Genachowski now proposes that the FCC adopt the existing principles as Commission rules, along with the two additional principles that, he said, reflect the evolution of the Internet and that are essential to ensuring its continued openness. This essentially would make its net-neutrality guidelines permanent, something that will delight some and frustrate others. As Amy Schatz noted on her WSJ Blog, "Reaction to the speech was swift and fell mostly along party lines. Consumer groups and Internet companies like Amazon and Google were thrilled. Comcast, AT&T and other Internet providers fell much (much) farther down the happy scale."

"I am convinced that there are few goals more essential in the communications landscape than preserving and maintaining an open and robust Internet," Genachowski said in the speech. "I also know that achieving this goal will take an approach that is smart about technology, smart about markets, smart about law and policy, and smart about the lessons of history. The rise of serious challenges to the free and open Internet puts us at a crossroads. We could see the Internet's doors shut to entrepreneurs, the spirit of innovation stifled, a full and free flow of information compromised. Or we could take steps to preserve Internet openness, helping ensure a future of opportunity, innovation, and a vibrant marketplace of ideas. "

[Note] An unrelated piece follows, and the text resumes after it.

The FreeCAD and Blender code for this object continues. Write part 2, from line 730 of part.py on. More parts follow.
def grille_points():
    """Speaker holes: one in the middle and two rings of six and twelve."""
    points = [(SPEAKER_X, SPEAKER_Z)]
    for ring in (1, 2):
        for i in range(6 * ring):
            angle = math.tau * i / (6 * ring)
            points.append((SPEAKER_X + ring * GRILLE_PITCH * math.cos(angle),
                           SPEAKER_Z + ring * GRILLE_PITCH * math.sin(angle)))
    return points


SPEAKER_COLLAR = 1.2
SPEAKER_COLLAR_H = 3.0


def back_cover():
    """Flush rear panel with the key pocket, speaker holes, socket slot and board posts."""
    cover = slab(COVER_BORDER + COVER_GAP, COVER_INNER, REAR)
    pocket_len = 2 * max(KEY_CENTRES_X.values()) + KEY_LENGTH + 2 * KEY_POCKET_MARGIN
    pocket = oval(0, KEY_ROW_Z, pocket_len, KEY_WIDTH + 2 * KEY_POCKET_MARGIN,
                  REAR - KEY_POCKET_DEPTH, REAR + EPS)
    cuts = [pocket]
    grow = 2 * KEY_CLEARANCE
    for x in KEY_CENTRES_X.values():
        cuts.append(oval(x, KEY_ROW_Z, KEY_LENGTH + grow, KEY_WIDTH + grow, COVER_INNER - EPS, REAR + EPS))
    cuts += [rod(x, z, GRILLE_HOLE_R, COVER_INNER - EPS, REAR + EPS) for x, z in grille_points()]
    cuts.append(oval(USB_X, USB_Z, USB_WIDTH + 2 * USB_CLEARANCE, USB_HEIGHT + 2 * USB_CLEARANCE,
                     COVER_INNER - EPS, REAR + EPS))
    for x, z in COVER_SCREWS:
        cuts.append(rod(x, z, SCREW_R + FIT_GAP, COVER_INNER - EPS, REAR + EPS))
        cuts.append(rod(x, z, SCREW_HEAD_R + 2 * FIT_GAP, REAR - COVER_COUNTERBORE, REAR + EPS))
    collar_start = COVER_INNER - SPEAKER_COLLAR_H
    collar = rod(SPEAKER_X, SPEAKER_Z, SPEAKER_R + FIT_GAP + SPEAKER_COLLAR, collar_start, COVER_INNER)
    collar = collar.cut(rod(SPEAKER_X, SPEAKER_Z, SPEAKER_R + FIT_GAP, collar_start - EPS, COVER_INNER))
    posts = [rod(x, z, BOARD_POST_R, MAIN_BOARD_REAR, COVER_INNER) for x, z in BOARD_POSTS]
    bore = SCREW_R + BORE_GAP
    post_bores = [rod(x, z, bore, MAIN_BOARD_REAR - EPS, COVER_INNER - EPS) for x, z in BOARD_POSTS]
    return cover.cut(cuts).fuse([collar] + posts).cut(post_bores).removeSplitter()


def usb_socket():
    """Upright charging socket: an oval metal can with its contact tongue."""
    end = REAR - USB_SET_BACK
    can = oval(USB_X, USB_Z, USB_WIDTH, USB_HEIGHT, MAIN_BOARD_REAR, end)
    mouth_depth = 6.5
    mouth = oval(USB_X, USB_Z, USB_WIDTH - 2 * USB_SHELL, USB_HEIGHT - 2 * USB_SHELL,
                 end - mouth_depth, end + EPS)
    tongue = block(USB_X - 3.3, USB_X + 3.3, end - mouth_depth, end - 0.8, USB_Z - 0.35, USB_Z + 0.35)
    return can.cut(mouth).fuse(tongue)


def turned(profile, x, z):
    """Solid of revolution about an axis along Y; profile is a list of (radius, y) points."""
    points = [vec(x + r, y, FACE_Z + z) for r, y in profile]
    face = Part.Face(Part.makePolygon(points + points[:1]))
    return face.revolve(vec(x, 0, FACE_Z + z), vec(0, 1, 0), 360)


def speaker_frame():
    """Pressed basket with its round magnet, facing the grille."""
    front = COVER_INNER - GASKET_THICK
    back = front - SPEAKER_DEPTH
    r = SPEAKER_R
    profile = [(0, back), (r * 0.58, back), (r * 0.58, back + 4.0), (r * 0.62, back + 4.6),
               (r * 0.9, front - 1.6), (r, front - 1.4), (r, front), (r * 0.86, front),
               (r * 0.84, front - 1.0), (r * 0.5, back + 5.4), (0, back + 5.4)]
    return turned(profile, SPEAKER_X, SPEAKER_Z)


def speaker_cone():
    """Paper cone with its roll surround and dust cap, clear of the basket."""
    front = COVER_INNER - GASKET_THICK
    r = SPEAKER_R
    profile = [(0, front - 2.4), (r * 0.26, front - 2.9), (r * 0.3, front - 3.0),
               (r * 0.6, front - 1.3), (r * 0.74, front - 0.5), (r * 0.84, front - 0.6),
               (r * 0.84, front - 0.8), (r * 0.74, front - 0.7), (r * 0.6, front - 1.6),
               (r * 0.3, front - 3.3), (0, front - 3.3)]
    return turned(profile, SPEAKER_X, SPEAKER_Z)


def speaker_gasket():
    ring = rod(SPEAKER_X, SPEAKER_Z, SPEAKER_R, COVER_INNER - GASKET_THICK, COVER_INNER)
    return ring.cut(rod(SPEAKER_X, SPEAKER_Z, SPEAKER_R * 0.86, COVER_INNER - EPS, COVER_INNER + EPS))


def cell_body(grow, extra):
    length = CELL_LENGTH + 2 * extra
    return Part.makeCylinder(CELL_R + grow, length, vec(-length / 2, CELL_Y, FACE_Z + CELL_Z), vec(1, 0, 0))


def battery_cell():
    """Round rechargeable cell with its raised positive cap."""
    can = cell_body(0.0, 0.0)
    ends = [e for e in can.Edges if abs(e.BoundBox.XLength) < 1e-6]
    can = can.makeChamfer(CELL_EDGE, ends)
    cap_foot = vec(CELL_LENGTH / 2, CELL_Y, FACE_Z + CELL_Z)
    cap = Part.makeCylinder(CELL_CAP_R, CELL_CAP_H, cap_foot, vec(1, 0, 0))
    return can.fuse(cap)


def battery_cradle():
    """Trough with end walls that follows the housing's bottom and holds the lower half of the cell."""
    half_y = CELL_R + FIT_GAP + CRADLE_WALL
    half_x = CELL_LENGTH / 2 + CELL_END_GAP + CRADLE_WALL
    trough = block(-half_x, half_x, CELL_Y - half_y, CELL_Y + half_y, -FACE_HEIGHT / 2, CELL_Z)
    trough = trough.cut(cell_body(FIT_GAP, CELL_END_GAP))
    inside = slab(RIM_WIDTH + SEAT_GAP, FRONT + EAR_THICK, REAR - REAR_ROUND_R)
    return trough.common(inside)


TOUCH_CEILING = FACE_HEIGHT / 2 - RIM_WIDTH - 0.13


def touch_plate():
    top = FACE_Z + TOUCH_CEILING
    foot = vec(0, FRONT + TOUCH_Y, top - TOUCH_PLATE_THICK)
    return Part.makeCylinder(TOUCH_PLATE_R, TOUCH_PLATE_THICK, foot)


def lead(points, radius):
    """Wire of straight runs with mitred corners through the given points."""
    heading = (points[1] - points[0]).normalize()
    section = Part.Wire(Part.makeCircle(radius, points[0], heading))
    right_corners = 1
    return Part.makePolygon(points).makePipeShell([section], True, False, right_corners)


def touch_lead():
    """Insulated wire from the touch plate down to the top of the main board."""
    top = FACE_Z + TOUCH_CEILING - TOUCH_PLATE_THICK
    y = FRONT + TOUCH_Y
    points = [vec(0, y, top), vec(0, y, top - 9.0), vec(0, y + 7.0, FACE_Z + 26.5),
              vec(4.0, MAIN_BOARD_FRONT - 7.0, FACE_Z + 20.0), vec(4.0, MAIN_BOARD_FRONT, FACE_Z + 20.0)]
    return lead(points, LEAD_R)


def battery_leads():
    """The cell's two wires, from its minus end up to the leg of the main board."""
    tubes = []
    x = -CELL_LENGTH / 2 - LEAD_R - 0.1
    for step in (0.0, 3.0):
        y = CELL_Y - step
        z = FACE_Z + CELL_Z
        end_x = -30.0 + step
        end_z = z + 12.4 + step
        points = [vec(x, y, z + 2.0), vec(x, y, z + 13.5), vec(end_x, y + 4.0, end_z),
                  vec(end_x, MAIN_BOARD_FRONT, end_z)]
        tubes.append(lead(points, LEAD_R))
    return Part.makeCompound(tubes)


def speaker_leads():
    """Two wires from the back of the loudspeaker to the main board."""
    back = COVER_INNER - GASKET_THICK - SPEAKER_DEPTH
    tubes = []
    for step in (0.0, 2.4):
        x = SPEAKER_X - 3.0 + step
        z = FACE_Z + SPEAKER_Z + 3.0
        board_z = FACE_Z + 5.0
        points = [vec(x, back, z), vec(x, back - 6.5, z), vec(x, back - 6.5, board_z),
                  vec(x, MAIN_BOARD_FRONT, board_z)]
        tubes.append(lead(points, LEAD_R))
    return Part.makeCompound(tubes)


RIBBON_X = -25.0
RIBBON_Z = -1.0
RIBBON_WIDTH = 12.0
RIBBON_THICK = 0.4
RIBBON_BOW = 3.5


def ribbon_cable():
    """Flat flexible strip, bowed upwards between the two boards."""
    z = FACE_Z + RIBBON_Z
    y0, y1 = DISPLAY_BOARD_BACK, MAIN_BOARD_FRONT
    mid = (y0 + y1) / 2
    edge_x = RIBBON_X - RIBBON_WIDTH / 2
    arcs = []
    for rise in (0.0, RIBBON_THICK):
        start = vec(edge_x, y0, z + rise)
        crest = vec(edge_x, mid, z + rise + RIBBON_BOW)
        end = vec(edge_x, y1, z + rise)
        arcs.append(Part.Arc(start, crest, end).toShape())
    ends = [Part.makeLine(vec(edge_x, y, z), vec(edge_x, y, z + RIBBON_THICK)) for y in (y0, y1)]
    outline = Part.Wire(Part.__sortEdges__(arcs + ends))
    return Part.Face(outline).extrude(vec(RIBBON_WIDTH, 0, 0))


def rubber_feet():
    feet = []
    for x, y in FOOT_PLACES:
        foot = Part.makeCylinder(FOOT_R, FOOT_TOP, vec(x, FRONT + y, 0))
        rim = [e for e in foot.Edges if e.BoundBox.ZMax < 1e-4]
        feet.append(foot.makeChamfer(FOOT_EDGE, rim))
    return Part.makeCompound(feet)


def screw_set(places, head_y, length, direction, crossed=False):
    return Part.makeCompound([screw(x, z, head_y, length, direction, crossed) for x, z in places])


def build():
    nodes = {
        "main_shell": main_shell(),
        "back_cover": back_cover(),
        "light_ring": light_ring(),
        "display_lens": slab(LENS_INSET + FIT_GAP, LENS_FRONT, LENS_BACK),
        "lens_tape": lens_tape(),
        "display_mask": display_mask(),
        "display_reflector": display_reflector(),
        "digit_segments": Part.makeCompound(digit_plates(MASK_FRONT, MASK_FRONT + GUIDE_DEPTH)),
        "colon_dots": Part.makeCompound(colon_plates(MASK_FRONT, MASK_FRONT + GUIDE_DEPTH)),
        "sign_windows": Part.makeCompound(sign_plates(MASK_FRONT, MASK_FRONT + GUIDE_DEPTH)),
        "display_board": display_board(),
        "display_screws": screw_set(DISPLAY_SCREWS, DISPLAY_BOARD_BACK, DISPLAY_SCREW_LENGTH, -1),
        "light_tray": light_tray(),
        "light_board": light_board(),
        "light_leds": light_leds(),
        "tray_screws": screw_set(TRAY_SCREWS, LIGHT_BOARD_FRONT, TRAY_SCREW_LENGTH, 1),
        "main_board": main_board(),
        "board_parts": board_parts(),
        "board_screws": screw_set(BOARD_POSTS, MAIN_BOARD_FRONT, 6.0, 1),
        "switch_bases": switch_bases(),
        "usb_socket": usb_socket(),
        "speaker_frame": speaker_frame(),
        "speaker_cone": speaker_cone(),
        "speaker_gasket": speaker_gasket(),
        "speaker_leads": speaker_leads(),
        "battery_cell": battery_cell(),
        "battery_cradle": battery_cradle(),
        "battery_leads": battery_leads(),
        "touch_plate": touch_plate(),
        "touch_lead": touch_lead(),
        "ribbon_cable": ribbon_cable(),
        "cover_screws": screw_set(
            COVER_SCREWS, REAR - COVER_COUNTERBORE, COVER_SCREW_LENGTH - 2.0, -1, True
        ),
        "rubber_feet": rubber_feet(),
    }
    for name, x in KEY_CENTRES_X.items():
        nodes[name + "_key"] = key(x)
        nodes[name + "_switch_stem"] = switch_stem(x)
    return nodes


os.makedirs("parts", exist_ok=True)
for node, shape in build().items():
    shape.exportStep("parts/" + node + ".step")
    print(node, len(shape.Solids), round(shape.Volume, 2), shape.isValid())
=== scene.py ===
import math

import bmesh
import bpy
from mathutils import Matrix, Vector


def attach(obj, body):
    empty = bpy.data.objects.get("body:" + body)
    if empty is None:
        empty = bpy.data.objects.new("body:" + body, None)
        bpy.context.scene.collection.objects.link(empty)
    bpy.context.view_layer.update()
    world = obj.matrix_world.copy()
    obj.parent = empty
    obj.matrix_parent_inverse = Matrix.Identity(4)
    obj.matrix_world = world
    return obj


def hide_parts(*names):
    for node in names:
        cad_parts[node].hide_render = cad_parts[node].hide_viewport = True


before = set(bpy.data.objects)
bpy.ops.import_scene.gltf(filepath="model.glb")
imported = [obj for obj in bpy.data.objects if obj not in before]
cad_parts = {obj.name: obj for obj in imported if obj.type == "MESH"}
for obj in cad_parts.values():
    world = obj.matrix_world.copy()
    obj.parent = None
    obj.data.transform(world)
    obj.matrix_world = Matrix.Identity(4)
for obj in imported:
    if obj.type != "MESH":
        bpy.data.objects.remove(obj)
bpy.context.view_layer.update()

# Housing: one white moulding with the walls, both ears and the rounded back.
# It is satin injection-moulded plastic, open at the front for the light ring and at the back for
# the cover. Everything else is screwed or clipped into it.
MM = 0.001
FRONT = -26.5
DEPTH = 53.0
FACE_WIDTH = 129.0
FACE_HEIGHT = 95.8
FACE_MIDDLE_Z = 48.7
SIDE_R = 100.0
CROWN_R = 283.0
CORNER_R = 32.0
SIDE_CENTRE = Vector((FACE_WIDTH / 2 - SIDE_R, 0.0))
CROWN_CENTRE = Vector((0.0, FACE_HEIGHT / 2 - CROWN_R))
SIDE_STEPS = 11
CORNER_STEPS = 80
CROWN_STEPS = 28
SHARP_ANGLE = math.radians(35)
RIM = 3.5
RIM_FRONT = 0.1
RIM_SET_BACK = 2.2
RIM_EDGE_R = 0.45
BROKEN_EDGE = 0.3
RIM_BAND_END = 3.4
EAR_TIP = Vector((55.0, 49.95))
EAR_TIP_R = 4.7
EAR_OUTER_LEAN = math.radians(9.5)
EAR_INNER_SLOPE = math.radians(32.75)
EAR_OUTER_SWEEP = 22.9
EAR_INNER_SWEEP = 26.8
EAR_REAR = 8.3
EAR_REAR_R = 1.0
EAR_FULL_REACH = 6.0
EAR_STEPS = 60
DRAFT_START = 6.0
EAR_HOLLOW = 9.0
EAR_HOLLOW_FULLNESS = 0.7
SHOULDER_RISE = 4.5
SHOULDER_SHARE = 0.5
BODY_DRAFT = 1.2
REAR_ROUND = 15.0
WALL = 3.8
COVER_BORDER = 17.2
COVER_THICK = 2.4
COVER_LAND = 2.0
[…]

He went on to describe that history: "How do you design a network that is 'future proof' -- that can support the applications that today's inventors have not yet dreamed of? The solution was to devise a network of networks that would not be biased in favor of any particular application. The Internet's creators didn't want the network architecture -- or any single entity -- to pick winners and losers. Because it might pick the wrong ones. Instead, the Internet's open architecture pushes decision-making and intelligence to the edge of the network -- to end users, to the cloud, to businesses of every size and in every sector of the economy, to creators and speakers across the country and around the globe. In the words of Tim Berners-Lee, the Internet is a "blank canvas" -- allowing anyone to contribute and to innovate without permission."

This is clearly the philosophy that Genachowski wants to firm into permanent rules that will guide FCC decisions going forward.

Genachowski said he will soon circulate to the Commissioners the proposed rules prepared by Commission staff embodying the principles he outlined and ask for their support in issuing a notice of proposed rulemaking. This

notice will provide the public with a detailed explanation of what the FCC proposes to do and why.

The notice will ask for input and feedback on the proposed rules and their application, such as how to determine whether network management practices are reasonable, and what information broadband providers should disclose about their network management practices and in what form. Additionally, it will pose a series of detailed questions on how the Internet openness principles should apply to mobile broadband.

So the details of net neutrality will continue to be debated. However, there is little doubt now about the general direction the FCC is going on this.

"We are here because... Internet pioneers had unique insights about the power of open networks to transform lives for the better, and they did something about it," Genachowski said. "Our work now is to preserve the brilliance of what they contributed to our country and the world. It's to make sure that, in the 21st century, the garage, the basement, and the dorm room remain places where innovators can not only dream but bring their dreams to life. And no one should be neutral about that."

These are rousing words in support of continued openness as originally envisioned by the Internet's creators. But it is safe to predict that the battle over net neutrality is far from over. The devil is in the details. How the general principles are more formally laid out after the process is complete will determine what wiggle room might exist for telcomm companies and other who would like different rules of the road.